Labyrinth — Walking for Body and Soul
Trying to promote good health? Instead of getting your heart rate up three times a week for 30 minutes at a stretch, try slowing down and walking in circles: Labyrinths, long a tool for healing the soul, may also have a number of health-enhancing benefits.
According to Stephen Wright, M.B.E., F. R.C.N., chairman of the Sacred Space Foundation in England, walking a labyrinth brings many of the same benefits as meditation — relaxation, lower blood pressure, clarity and a general sense of well-being. But health care professionals like Wright speak most highly of the labyrinth’s ability to facilitate health by not separating the physical from the spiritual: “If we become spiritually at one with ourselves, then we are de facto more likely to be healthy,” says Wright.

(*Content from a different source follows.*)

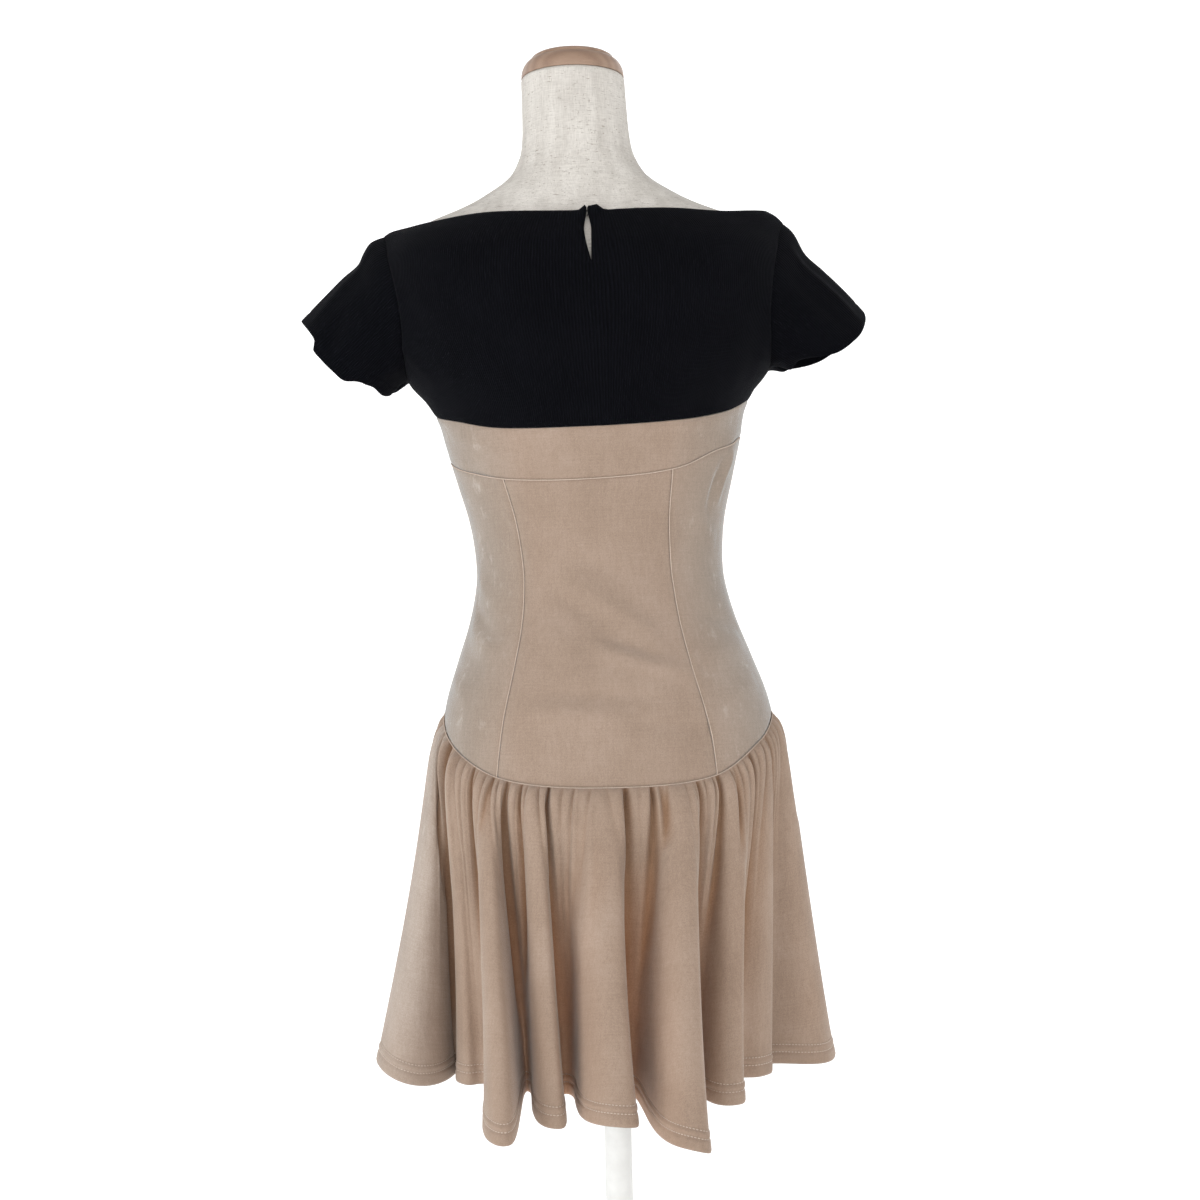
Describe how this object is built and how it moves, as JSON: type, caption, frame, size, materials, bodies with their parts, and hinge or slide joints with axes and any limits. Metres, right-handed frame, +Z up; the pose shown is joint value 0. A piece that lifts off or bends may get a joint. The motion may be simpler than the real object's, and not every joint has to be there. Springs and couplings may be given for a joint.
{
  "type": "mini dress on a limbless dress form",
  "caption": "Short-sleeved mini dress with a black rib knit yoke, fitted velour bodice and gathered dropped-waist skirt, on a limbless dress form with a round foot.",
  "frame": {"origin": "centre of the round foot's underside, on the floor", "axes": "+Z up; the back of the dress faces -Y and its front faces +Y; +X is to the right seen from behind"},
  "size_m": [0.517, 0.449, 1.1268],
  "materials": {
    "rib_knit": "matte black fine rib knit",
    "velour": "beige stretch velour with a soft sheen",
    "linen": "natural linen with grey slubs",
    "wood": "satin pale wood",
    "paint": "satin white paint",
    "hook": "black enamelled hook"
  },
  "bodies": {
    "root": {"yoke_back": "rib_knit", "yoke_front": "rib_knit", "sleeve_left": "rib_knit", "sleeve_right": "rib_knit", "neck_hook": "hook", "band_back": "velour", "band_front": "velour", "bodice_back_centre": "velour", "bodice_back_left": "velour", "bodice_back_right": "velour", "bodice_front_centre": "velour", "bodice_front_left": "velour", "bodice_front_right": "velour", "skirt_back": "velour", "skirt_front": "velour", "form_torso": "linen", "form_cap": "wood", "stand_pole": "paint", "stand_base": "paint"}
  },
  "joints": []
}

The spooled footpath of the labyrinth at Grace Cathedral in San Francisco (modeled after the world-famous labyrinth at Chartres) is indeed consoling. Walkers simply put one foot in front of the other until they reach the center, the place of “illumination.” The Rev. Lauren Artress, author of Walking a Sacred Path (Riverhead) and the impetus behind Grace’s program to introduce labyrinths into hospitals, senior centers, schools and prisons, calls the labyrinth a “safe container,” where people can “meet themselves, have a heart-to-heart talk with themselves”— and get a workout that stretches both body and soul.